When he emerged from the house, Isidoro began to act as a liaison between St. Josemaría and the other members of the Work. It is clear in retrospect that by the time Isidoro began to act as liaison, the systematic execution of priests and other Catholics had largely come to an end. The danger of being imprisoned for being an active Catholic was, however, still great.
At the time, Isidoro probably thought he was in serious danger not only of being imprisoned but of losing his life. He willingly ran those risks, however, to contribute to the survival of the as-yet new-born Opus Dei by fulfilling the role of liaison given him by the founder. Escriva, for his part, does not seem to have understood how precarious Isidoro’s situation was.
During the fall of 1936, St. Josemaría hid out in a private insane asylum run by a friend. Isidoro visited him virtually every day to receive his support and guidance, to bring him wine for celebrating Mass, to keep him informed about the situation of other members of the Work, and to receive messages to pass on to them. He also began to visit frequently the members of the Work who had been imprisoned. A few mothers and wives of political prisoners visited them from time to time, but almost no men were willing to run the danger of entering a prison to visit a political prisoner. Hernández Garnica, whom Zorzano visited almost every day in prison, recalls: “At a time when no men went to visit prisoners in jail because it was too dangerous, he visited me. He came repeatedly to the San Antón prison and did all he could to get me released on grounds that I had a kidney problem.” When Hernández Garnica was transferred to a prison in Valencia, Zorzano wrote to the members of the Work there urging them to see what they could do to help him.
Isidoro went frequently to visit Hernández Garnica’s family to give them any news he had and to try to console them. Hernández Garnica’s mother says: “when we told him that he was running great risks, he said he was not afraid because he was an Argentine citizen. But we all knew that many people had lost their lives despite being foreign.”
Isidoro also visited frequently members of the Work who had sought asylum in foreign embassies.
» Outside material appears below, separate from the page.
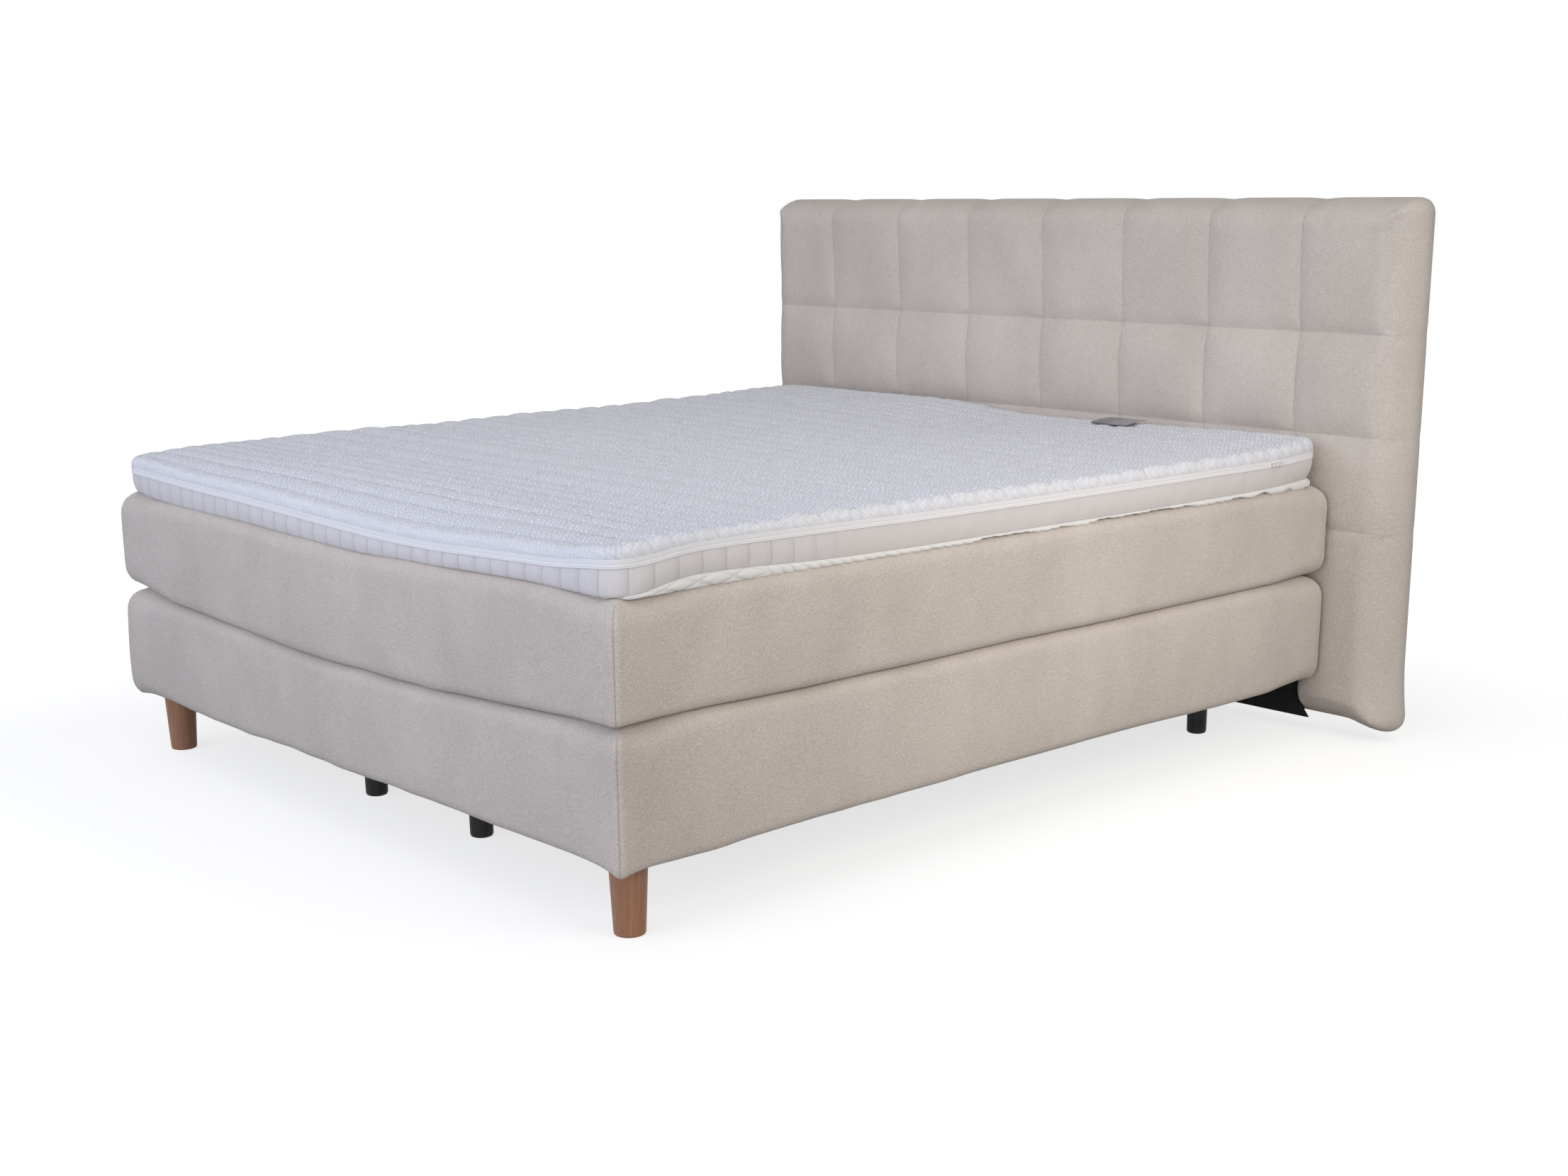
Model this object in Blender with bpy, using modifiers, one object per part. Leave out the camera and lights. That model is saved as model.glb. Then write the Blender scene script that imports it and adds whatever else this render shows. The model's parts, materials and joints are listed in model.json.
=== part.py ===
"""Box spring bed: upholstered base on legs, spring mattress, zipped topper and tufted headboard.

Metres, +Z up, floor at z = 0, head end towards +Y. The origin is the centre of the footprint.
"""

import math

import bmesh
import bpy
from mathutils import Matrix, Vector

# Overall sizes of the bed
BED_WIDTH = 1.80
BED_LENGTH = 2.02
LEG_HEIGHT = 0.138
CORNER_RADIUS = 0.030
CLEARANCE = 0.0003
CUT_OVERRUN = 0.010

# Upholstery of base and mattress
COVER_THICKNESS = 0.004
HEM_WIDTH = 0.050
BASE_CROWN = 0.006
MATTRESS_CROWN = 0.002
CONTACT_INSET = 0.055
CROWN_INSET = 0.300
EDGE_DROOP = 0.024
LEAST_CORNER = 0.0005

# Base, from the floor up
DUST_CLOTH_THICKNESS = 0.0015
DUST_CLOTH_INSET = 0.020
RAIL_HEIGHT = 0.085
RAIL_THICKNESS = 0.022
SIDE_FOAM = 0.020
SLAT_COUNT = 6
SLAT_WIDTH = 0.095
SLAT_THICKNESS = 0.015
BASE_SPRING_HEIGHT = 0.080
FELT_THICKNESS = 0.005
BASE_FOAM_THICKNESS = 0.050
BASE_LOW_RADIUS = 0.022
BASE_TOP_RADIUS = 0.036
BEAM_WIDTH = 0.045
BEARER_WIDTH = 0.080
BEARER_HEIGHT = 0.030
CORNER_BLOCK_SIZE = 0.095

# Legs
WOOD_LEG_INSET = 0.068
WOOD_LEG_TOP_RADIUS = 0.0345
WOOD_LEG_FOOT_RADIUS = 0.0280
WOOD_LEG_FOOT_ROUND = 0.004
WOOD_LEG_STEPS = 24
SUPPORT_LEG_RADIUS = 0.0245
SUPPORT_LEG_TAPER = 0.0015
SUPPORT_LEG_FOOT_ROUND = 0.006
SUPPORT_LEG_STEPS = 16
CENTRE_LEG_OFFSET = 0.197
HEAD_LEG_OFFSET = 0.679
FOOT_SUPPORT_INSET = 0.190
HEAD_SUPPORT_INSET = 0.165
STUD_RADIUS = 0.005
STUD_IN_LEG = 0.030
STUD_STEPS = 8

# Mattress, from its underside up
MATTRESS_LOW_FOAM = 0.032
MATTRESS_SPRING_HEIGHT = 0.135
MATTRESS_TOP_FOAM = 0.034
MATTRESS_RADIUS = 0.030
MATTRESS_EDGE_FOAM = 0.070
MATTRESS_HEM_WIDTH = 0.120
SPRING_PITCH = 0.085
SPRING_NOTCH = 0.014

# Topper, from its underside up
TOPPER_INSET = 0.010
TOPPER_CORNER = 0.050
TOPPER_CORE_CORNER = 0.080
TOPPER_FABRIC = 0.004
TOPPER_LOW_HEIGHT = 0.012
TOPPER_LOW_PUFF = 0.003
TOPPER_MESH_HEIGHT = 0.042
ZIP_TAPE_HEIGHT = 0.010
ZIP_TAPE_PROUD = 0.001
TOPPER_QUILT_HEIGHT = 0.018
TOPPER_QUILT_ROUND = 0.010
TOPPER_QUILT_BACK = 0.006
TOPPER_CROWN = 0.006
CHANNEL_DEPTH = 0.004
CHANNEL_SCALLOP = 0.003
# Zones of sewn channels from the foot to the head, as (count, width of each)
CHANNEL_ZONES = ((7, 0.047), (3, 0.093), (3, 0.047), (8, 0.0713), (3, 0.097), (7, 0.048))
FIRST_SEAM_FROM_FOOT = 0.032
TOPPER_COLUMN_SHARES = (-1.0, -0.965, -0.5, 0.0, 0.5, 0.965, 1.0)
LABEL_WIDTH = 0.110
LABEL_DEPTH = 0.070
LABEL_THICKNESS = 0.0008
LABEL_OFFSET = 0.315
LABEL_LIFT = 0.0015
LABEL_SEAM_RISE = 0.002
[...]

This too involved considerable risk since the militia units that guarded the embassies looked with suspicion on visitors. Vicente Rodríguez Casado had found asylum in the Norwegian Embassy. He recalls that Isidoro “talked with enormous confidence in God and with great naturalness and simplicity about what the Lord would do through the Work very soon if we were faithful. My faith grew enormously in contact with his. I had not lost my faith, thanks be to God, and I had complete security. But seeing him and hearing him, my faith, which was abstract, became concrete, and ideals became realities.” When Rodríguez Casado tried to impress upon Zorzano the danger involved in visiting the embassy so frequently, Isidoro simply “smiled and told me that if we use the means God could not fail to assist us.”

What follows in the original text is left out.